Ironic, of course, to be talking about pop music because, for both better and worse, “pop” can only be applied to Springsteen in the broadest possible terms. He was and is popular, yes, and his songs are reasonably catchy for what they are, but his music has always been more about placing his very particular kind of wordy, blue-collar-Americana lyrics over a musical backing that is more about power and passion than pure songcraft. It’s also why – putting aside the real-life roots of the film and Chadha’s own passion for the Boss – using Springsteen’s songs as the musical backdrop for this particular tale is such a masterstroke.

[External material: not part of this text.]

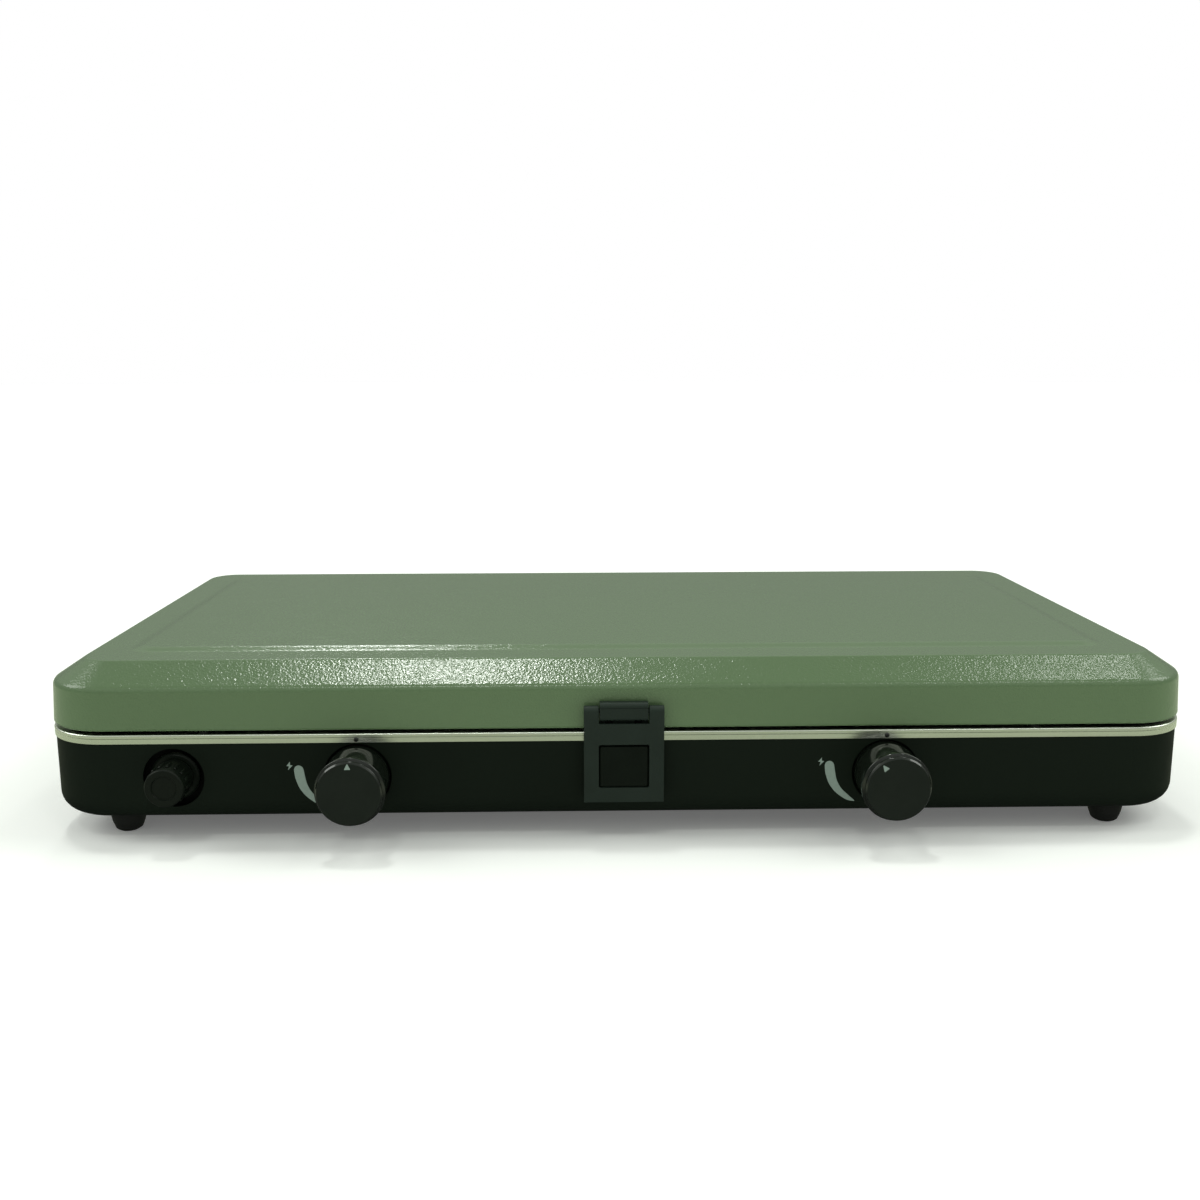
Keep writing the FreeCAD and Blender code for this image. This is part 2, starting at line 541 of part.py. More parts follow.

We can certainly sympathise with Javed’s initial doubts about Bruce Springsteen’s music having anything to say to a sensitive, Pakistani-British kid (Bruce’s music is, after all, brash, macho and unfailingly American) but anyone who is familiar with Springsteen’s lyrics will also understand exactly why he does ultimately connect so strongly with them. There’s a reason that Born to Run is still the quintessential Bruce Springsteen song and that reason is reflected in the way that it is used as the central set piece in Blinded by the Light. Transposing Springsteen’s music to such a British setting might seem strange at first but “tramps like us/ baby, we were born to run” is pretty much the entire ethos of the film.
There is a predictability to Born to Run (with a riff that good, the song smartly never moves too far away from it) and it’s hardly what anyone would call subtle but there’s also an exuberance, a joyfulness and a shameless romanticism to it that makes it such a perfect song about, basically, getting the hell out of dodge without ever really leaving it. If its lyrics reflect what the film is about, then its music perfectly encapsulates everything that’s so great about the film. Its stylistic tics and occasional forays into musical-like fantasy are overblown, and it never strays too far from its own instantly familiar riff, but it’s a film so packed with romantic, vivacious life that it turns what could be flaws into real virtues.
The sharp script, the incredible music, and the confident and stylish direction all play their parts in making Blinded By the Light the hit that Springsteen’s song of the same name never was (though Manfred Mann did rather better with it), but it’s the performances that give it so much of its vitality. Bolstered by a brace of excellent supporting performances from actors both well (Hayley Atwell, Rob Brydon at a push) and less well known (everyone else, pretty much), the film really belongs to newcomer Viveik Kalra, who is just incredibly charming as the moody but super likeable Javed, and acting veteran, Kulvinder Ghir, as Javed’s immensely flawed but thoroughly decent and warmly human father, Malik. There’s a romantic subplot in the film, but the heart of the film is undoubtedly this tense father-and-son relationship, so authentically portrayed by both actors.
Perhaps the biggest compliment that I can pay the film, though, is that it totally convinces even a Springsteen agnostic like me (I like a fair amount of his music, but I’ve never really bought into his whole “blue-collar-hero schtick – I’m way too middle class for that) that his music does have this sort of redemptive power. Indeed, between this and his fantastic Netflix special, Springsteen on Broadway, I’ve never had a greater appreciation for the guy and his music.
Springsteen fan or not, though, I’m sure a great many of us can point to the band or artist whose music felt like a real lifeline, especially during adolescence (for me, it was the Beatles for the life-affirming brilliance of their music and The Who’s Quadrophenia for somehow reflecting exactly what was going on in my head at the time despite being written nearly a decade before I was born) and Blinded By the Light captures that feeling about as well as any film I’ve ever seen.